**TASK OBJECTIVE**
Reading down the listing below, count the lines where the word "this" shows up, then give only that count.

**DATA SECTION**
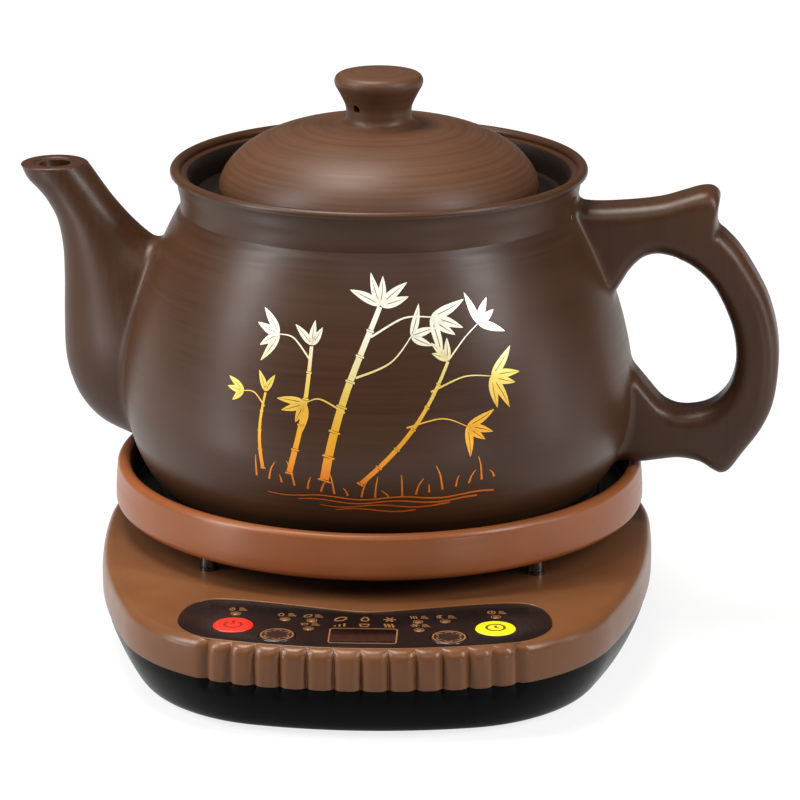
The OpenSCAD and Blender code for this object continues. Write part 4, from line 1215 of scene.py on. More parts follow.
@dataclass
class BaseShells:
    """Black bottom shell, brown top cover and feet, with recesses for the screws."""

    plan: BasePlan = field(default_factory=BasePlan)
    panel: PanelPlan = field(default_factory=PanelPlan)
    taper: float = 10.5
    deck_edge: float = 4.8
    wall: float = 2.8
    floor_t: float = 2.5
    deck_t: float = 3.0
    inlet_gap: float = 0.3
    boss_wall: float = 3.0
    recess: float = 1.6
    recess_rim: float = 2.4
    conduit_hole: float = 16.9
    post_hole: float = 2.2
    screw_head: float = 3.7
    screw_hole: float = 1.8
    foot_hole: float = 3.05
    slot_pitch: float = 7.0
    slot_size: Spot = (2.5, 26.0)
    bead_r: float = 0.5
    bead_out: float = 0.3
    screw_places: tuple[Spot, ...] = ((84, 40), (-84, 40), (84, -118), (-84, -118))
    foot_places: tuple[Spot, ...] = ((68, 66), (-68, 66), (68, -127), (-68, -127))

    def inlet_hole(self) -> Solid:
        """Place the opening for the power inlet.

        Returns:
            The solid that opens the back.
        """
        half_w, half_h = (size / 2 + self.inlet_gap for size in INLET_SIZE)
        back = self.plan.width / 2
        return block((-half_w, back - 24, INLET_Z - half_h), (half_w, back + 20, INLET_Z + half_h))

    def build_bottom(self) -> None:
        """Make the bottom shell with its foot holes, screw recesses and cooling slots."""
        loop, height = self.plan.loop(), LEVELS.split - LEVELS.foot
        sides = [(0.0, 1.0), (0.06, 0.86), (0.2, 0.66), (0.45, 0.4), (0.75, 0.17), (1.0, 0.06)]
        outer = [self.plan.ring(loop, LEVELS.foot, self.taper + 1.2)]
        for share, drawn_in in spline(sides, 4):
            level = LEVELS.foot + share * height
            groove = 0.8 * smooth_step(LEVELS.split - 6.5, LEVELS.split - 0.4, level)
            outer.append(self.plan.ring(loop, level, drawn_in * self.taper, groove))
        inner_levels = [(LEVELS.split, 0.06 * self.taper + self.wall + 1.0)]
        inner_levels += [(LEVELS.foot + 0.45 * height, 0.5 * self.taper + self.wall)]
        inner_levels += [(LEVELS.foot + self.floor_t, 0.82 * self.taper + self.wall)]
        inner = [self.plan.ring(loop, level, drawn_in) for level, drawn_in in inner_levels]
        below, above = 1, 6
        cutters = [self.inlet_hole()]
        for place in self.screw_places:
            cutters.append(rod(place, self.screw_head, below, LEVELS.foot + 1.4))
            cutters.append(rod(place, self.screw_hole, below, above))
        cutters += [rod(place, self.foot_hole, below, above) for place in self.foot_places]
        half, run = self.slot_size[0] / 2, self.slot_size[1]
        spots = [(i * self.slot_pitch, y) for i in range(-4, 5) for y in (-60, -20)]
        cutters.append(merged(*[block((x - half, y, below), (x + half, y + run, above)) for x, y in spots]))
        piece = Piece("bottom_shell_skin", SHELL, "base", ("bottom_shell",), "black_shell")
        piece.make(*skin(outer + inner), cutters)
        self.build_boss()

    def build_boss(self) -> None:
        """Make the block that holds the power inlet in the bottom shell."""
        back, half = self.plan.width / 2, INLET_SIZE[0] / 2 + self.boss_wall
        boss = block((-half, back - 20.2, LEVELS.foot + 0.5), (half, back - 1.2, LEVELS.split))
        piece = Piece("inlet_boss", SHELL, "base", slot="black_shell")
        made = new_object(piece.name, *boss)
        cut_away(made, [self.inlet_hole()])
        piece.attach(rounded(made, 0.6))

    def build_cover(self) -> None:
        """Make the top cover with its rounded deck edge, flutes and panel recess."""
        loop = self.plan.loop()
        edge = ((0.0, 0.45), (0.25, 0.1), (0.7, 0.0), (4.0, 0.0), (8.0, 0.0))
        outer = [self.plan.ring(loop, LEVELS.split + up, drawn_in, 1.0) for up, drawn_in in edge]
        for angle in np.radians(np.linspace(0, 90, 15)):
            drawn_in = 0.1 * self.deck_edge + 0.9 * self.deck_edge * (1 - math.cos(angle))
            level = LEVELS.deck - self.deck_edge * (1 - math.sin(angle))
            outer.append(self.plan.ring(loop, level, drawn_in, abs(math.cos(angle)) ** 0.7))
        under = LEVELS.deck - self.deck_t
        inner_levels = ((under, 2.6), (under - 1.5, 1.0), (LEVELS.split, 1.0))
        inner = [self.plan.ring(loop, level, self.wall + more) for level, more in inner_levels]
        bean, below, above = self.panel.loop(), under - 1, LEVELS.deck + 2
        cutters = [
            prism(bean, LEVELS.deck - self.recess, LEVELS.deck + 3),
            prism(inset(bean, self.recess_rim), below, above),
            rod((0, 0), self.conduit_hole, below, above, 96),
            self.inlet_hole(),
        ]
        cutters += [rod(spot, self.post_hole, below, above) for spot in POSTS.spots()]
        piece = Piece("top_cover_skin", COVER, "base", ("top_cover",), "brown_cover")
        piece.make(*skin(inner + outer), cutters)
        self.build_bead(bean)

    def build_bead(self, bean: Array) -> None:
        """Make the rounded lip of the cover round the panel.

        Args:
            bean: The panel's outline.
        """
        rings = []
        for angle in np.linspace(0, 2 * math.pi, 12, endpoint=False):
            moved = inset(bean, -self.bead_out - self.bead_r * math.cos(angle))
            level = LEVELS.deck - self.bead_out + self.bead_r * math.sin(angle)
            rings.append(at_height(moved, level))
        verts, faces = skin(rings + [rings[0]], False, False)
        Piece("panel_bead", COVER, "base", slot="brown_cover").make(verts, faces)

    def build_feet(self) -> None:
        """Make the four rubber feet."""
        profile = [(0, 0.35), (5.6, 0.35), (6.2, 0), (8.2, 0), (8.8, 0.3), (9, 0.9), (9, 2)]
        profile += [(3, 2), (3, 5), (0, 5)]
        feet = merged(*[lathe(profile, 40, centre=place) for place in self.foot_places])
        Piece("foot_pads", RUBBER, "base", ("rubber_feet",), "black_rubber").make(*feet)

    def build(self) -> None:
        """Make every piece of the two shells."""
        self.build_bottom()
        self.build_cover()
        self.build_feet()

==

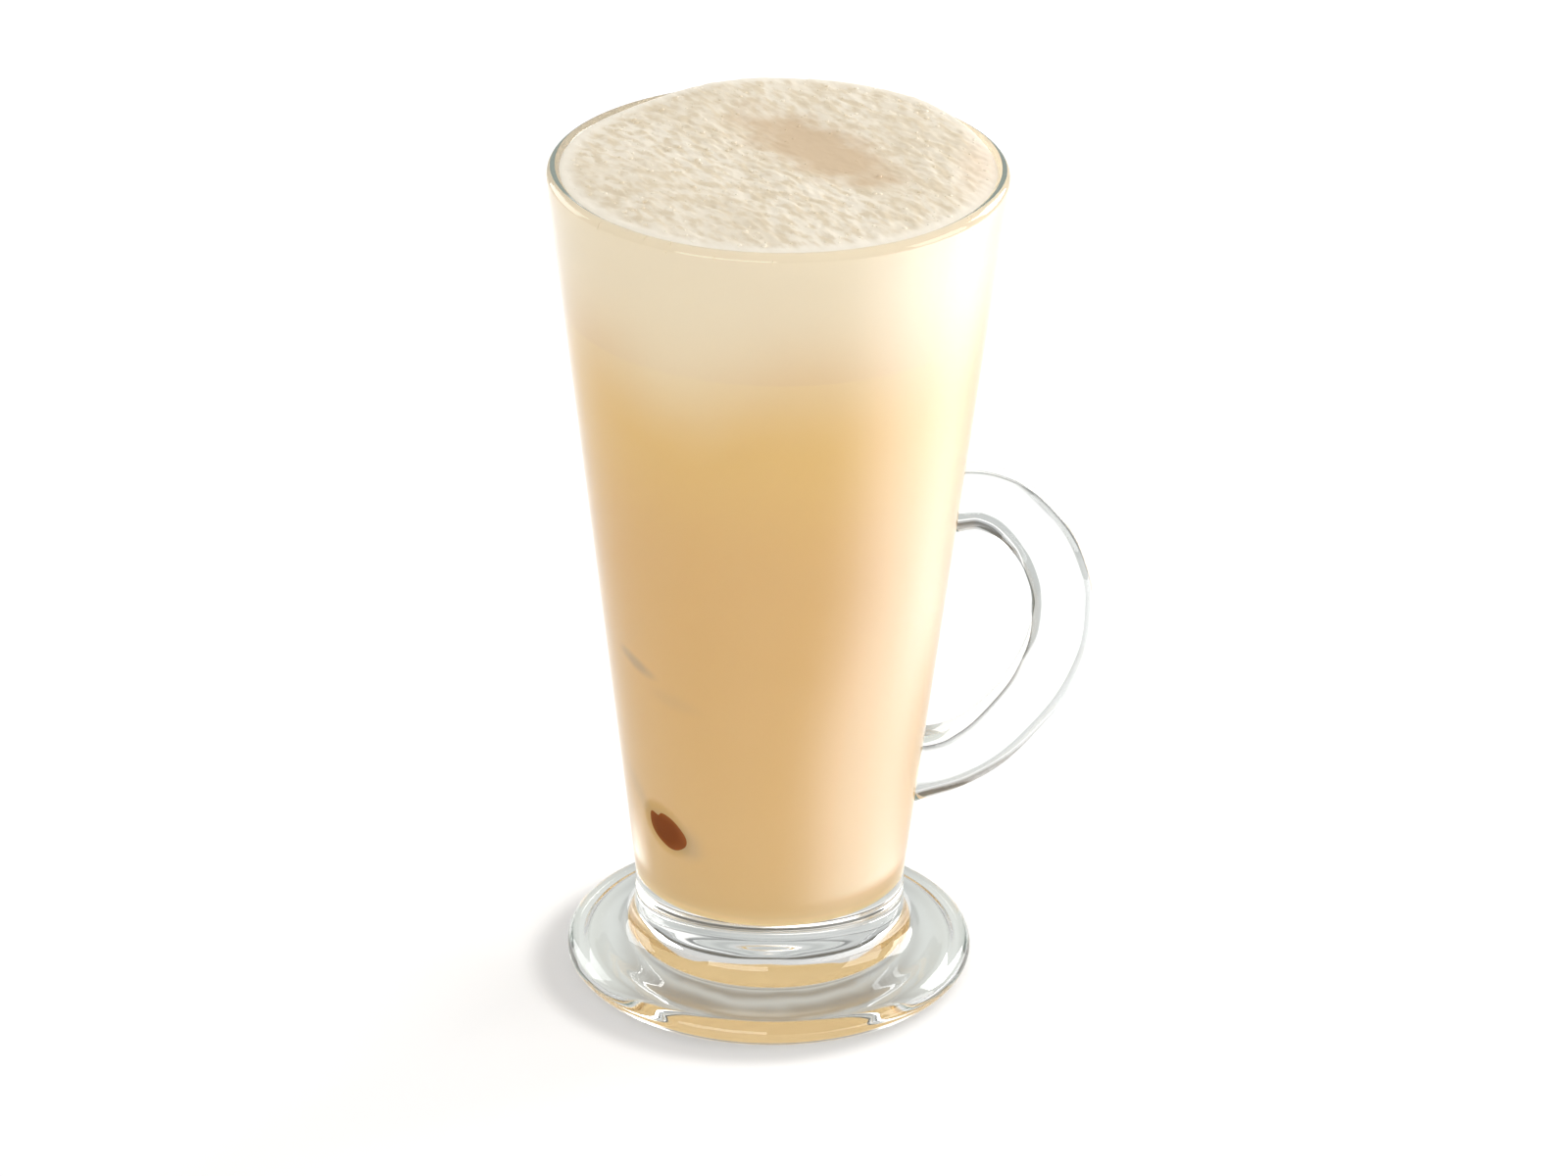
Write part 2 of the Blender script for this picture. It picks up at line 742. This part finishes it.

**REPLY TO THE TASK**
2